Dip into the late-summer vegetables for a traditional Provençal dish.
Five years ago, Pixar released "Ratatouille" to great critical acclaim. In the film, an adorable rat with a dream of becoming a chef befriends a clumsy young cook and infiltrates a fancy restaurant kitchen. In the film's climactic scene, the rat wins over a fastidious restaurant critic with his elegant variation on ratatouille.
Unfortunately, the adorable rat was doing ratatouille wrong. The version of ratatouille featured in "Ratatouille," also known as confit biyaldi, is a visual delight: razor-thin slices of tomato, zucchini and eggplant arranged artfully over a bell-pepper purée and baked for hours.
But ratatouille is not supposed to be a visual delight; it's supposed to make short work of as many late-summer vegetables as possible simultaneously. Ratatouille was invented by Provençal peasants, and Provençal peasants possessed neither the time nor the inclination to slice vegetables with such precision or to bake them as gently and slowly as possible. What they had the time and inclination for was stew.
But ratatouille isn't quite as simple as throwing chopped vegetables in a pot with some olive oil and cooking them until they fall apart, either. The key vegetables of ratatouille -- eggplant, zucchini, tomatoes, bell pepper, onions and garlic -- all cook at different rates. If you try to cook them all together, the eggplant will still be hard when the tomatoes have turned to mush. You can sauté the vegetables individually to make sure each achieves its perfect level of tenderness before you combine them all, but that will take you back into multi-hour territory.
Another approach: Time the addition of each vegetable to the pot according to its hardiness and hope that they'll all finish cooking together. This is a step in the right direction. The only problem is the zucchini, which can go from unpleasantly crunchy to unpleasantly mushy with no territory in between when you simmer it with other vegetables. The solution is to use the same technique I suggest for zucchini soup: Roast the zucchini to dry it out, gently caramelize it and make it appropriately tender. While the zucchini's in the oven, sauté the onion, eggplant and bell pepper. The zucchini and the eggplant will be ready at about the same time -- at which point you combine them with chopped tomatoes and simmer them down to a rich, thick, silky paste.
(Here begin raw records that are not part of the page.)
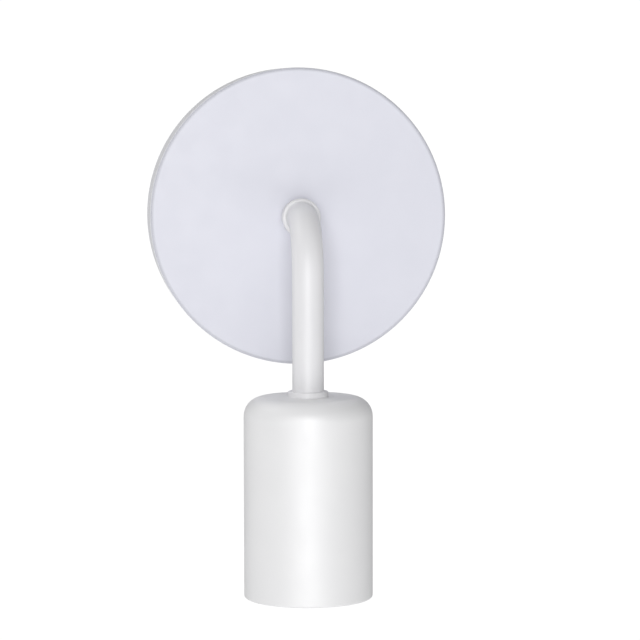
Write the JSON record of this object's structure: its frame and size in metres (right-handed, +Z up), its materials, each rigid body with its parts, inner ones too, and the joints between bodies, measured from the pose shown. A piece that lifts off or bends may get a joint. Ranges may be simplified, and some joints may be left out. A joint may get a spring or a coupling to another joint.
{
  "type": "wall light",
  "caption": "Wall light: round canopy with mounting strap, bent tube arm with collars, and a cylindrical cup that holds a screw lampholder facing down.",
  "frame": {"origin": "centre of the canopy on the wall plane, midway between the two wall slots", "axes": "+Y goes into the wall, so the light stands out along -Y; +Z is up; the cup hangs along -Z"},
  "size_m": [0.12, 0.0874, 0.2087],
  "materials": {
    "canopy_paint": "semi-gloss white powder coat on drawn steel",
    "arm_paint": "semi-gloss white powder coat on steel tube",
    "cup_paint": "semi-gloss white powder coat on drawn steel",
    "zinc_steel": "bright zinc plated steel",
    "screw_steel": "nickel plated steel screws",
    "spring_steel": "bright spring wire",
    "nickel": "nickel plated rolled sheet",
    "brass": "bare turned and pressed brass",
    "tinned_copper": "tinned copper crimp tag",
    "porcelain": "glazed white porcelain",
    "block_nylon": "natural moulded nylon",
    "bush_nylon": "white moulded nylon",
    "brown_insulation": "brown silicone insulation",
    "blue_insulation": "blue silicone insulation",
    "earth_insulation": "green and yellow silicone insulation"
  },
  "bodies": {
    "light": {"arm_tube": "arm_paint", "block_fixing_screw": "screw_steel", "bracket_screws": "screw_steel", "canopy_set_screws": "screw_steel", "canopy_shell": "canopy_paint", "ceramic_body": "porcelain", "contact_guide": "brass", "contact_rivet": "brass", "contact_spring": "spring_steel", "cup_shell": "cup_paint", "earth_lead": "earth_insulation", "holder_bracket": "zinc_steel", "holder_earth_screw": "brass", "holder_earth_tag": "tinned_copper", "holder_terminal_screws": "screw_steel", "live_lead": "brown_insulation", "live_terminal": "brass", "lower_bush": "bush_nylon", "lower_collar": "arm_paint", "lower_lock_nut": "zinc_steel", "lower_nipple": "zinc_steel", "lower_toothed_washer": "zinc_steel", "mounting_strap": "zinc_steel", "neutral_lead": "blue_insulation", "neutral_terminal": "brass", "screw_shell": "nickel", "shell_rivets": "brass", "strap_earth_screw": "brass", "strap_earth_tag": "tinned_copper", "strap_earth_washer": "zinc_steel", "terminal_block": "block_nylon", "terminal_inserts": "brass", "terminal_screws": "screw_steel", "upper_bush": "bush_nylon", "upper_collar": "arm_paint", "upper_flat_washer": "zinc_steel", "upper_lock_nut": "zinc_steel", "upper_nipple": "zinc_steel", "upper_toothed_washer": "zinc_steel"},
    "contact": {"centre_contact": "brass"}
  },
  "joints": [
    {"name": "contact_press", "type": "slide", "parent": "light", "child": "contact", "axis": [0, 0, 1], "range_m": [0, 0.0025], "stiffness_N_per_m": 2500, "springref_m": -0.001, "deforming": ["contact_spring"]}
  ]
}
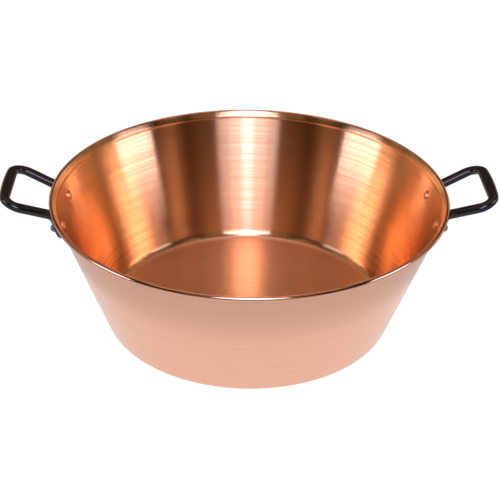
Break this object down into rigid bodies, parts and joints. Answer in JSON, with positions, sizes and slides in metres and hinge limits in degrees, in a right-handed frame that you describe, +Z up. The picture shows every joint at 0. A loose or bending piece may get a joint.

Precision in measuring is pointless when you're making ratatouille. You want roughly equal amounts (by weight) of eggplant, zucchini and tomato, and smaller amounts of bell pepper and onion -- but if your garden is producing way more of one than the others, use what nature gives you. Ripe tomatoes, zucchini and eggplant picked at the height of seasonality usually taste good, but even the ripest eggplant needs a little help in the flavor department. That's where copious amounts of garlic and olive oil come in, plus a scattering of fresh basil and thyme. Slightly less orthodox is the addition of oil-cured black olives -- the wrinkled, faintly bitter kind -- which stud the vegetable melange with little pockets of intense saltiness. (Olives are, of course, one of the many gastronomic specialties of the south of France.)
For additional Frenchiness, put on Vincent Delerm's eponymous album and serve with hunks of baguette smeared with chèvre and glasses of ice-cold rosé.